#### [What is needed]
Provide the data again in its entirety, exactly as given.

#### [Records supplied]
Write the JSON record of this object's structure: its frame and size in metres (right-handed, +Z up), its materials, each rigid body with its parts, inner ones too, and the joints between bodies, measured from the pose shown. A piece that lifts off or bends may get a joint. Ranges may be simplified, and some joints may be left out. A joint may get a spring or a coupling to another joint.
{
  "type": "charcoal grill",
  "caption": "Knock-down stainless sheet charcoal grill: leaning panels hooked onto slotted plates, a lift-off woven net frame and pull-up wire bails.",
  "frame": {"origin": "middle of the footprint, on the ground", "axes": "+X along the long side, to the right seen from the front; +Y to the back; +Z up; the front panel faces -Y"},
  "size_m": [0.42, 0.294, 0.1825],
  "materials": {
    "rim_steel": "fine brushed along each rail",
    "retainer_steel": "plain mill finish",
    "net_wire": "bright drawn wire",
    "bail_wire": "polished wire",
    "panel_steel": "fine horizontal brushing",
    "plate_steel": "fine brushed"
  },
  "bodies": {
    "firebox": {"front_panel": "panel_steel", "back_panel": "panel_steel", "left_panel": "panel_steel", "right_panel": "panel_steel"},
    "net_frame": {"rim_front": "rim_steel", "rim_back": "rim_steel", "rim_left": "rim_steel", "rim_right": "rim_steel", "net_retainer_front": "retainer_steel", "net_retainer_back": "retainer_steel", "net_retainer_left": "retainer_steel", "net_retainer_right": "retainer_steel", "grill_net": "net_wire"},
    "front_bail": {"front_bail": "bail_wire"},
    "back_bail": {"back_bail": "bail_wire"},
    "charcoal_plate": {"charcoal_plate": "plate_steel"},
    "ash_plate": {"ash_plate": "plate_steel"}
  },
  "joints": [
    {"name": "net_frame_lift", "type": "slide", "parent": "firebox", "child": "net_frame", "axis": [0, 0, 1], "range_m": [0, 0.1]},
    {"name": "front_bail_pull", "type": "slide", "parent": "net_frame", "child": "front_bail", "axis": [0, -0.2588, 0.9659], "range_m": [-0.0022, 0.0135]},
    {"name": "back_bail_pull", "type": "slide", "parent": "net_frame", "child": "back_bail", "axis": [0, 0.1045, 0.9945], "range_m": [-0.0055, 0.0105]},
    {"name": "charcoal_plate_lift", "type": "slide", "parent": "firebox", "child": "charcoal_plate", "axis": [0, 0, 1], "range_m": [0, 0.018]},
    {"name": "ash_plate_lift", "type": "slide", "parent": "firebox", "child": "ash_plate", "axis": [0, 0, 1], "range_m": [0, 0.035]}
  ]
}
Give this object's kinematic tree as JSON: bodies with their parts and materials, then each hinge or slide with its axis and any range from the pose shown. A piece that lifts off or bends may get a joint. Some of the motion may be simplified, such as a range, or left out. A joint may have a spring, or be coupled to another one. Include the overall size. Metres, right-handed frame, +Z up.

#### [Response to this exercise]
Write the JSON record of this object's structure: its frame and size in metres (right-handed, +Z up), its materials, each rigid body with its parts, inner ones too, and the joints between bodies, measured from the pose shown. A piece that lifts off or bends may get a joint. Ranges may be simplified, and some joints may be left out. A joint may get a spring or a coupling to another joint.
{
  "type": "charcoal grill",
  "caption": "Knock-down stainless sheet charcoal grill: leaning panels hooked onto slotted plates, a lift-off woven net frame and pull-up wire bails.",
  "frame": {"origin": "middle of the footprint, on the ground", "axes": "+X along the long side, to the right seen from the front; +Y to the back; +Z up; the front panel faces -Y"},
  "size_m": [0.42, 0.294, 0.1825],
  "materials": {
    "rim_steel": "fine brushed along each rail",
    "retainer_steel": "plain mill finish",
    "net_wire": "bright drawn wire",
    "bail_wire": "polished wire",
    "panel_steel": "fine horizontal brushing",
    "plate_steel": "fine brushed"
  },
  "bodies": {
    "firebox": {"front_panel": "panel_steel", "back_panel": "panel_steel", "left_panel": "panel_steel", "right_panel": "panel_steel"},
    "net_frame": {"rim_front": "rim_steel", "rim_back": "rim_steel", "rim_left": "rim_steel", "rim_right": "rim_steel", "net_retainer_front": "retainer_steel", "net_retainer_back": "retainer_steel", "net_retainer_left": "retainer_steel", "net_retainer_right": "retainer_steel", "grill_net": "net_wire"},
    "front_bail": {"front_bail": "bail_wire"},
    "back_bail": {"back_bail": "bail_wire"},
    "charcoal_plate": {"charcoal_plate": "plate_steel"},
    "ash_plate": {"ash_plate": "plate_steel"}
  },
  "joints": [
    {"name": "net_frame_lift", "type": "slide", "parent": "firebox", "child": "net_frame", "axis": [0, 0, 1], "range_m": [0, 0.1]},
    {"name": "front_bail_pull", "type": "slide", "parent": "net_frame", "child": "front_bail", "axis": [0, -0.2588, 0.9659], "range_m": [-0.0022, 0.0135]},
    {"name": "back_bail_pull", "type": "slide", "parent": "net_frame", "child": "back_bail", "axis": [0, 0.1045, 0.9945], "range_m": [-0.0055, 0.0105]},
    {"name": "charcoal_plate_lift", "type": "slide", "parent": "firebox", "child": "charcoal_plate", "axis": [0, 0, 1], "range_m": [0, 0.018]},
    {"name": "ash_plate_lift", "type": "slide", "parent": "firebox", "child": "ash_plate", "axis": [0, 0, 1], "range_m": [0, 0.035]}
  ]
}
Give this object's kinematic tree as JSON: bodies with their parts and materials, then each hinge or slide with its axis and any range from the pose shown. A piece that lifts off or bends may get a joint. Some of the motion may be simplified, such as a range, or left out. A joint may have a spring, or be coupled to another one. Include the overall size. Metres, right-handed frame, +Z up.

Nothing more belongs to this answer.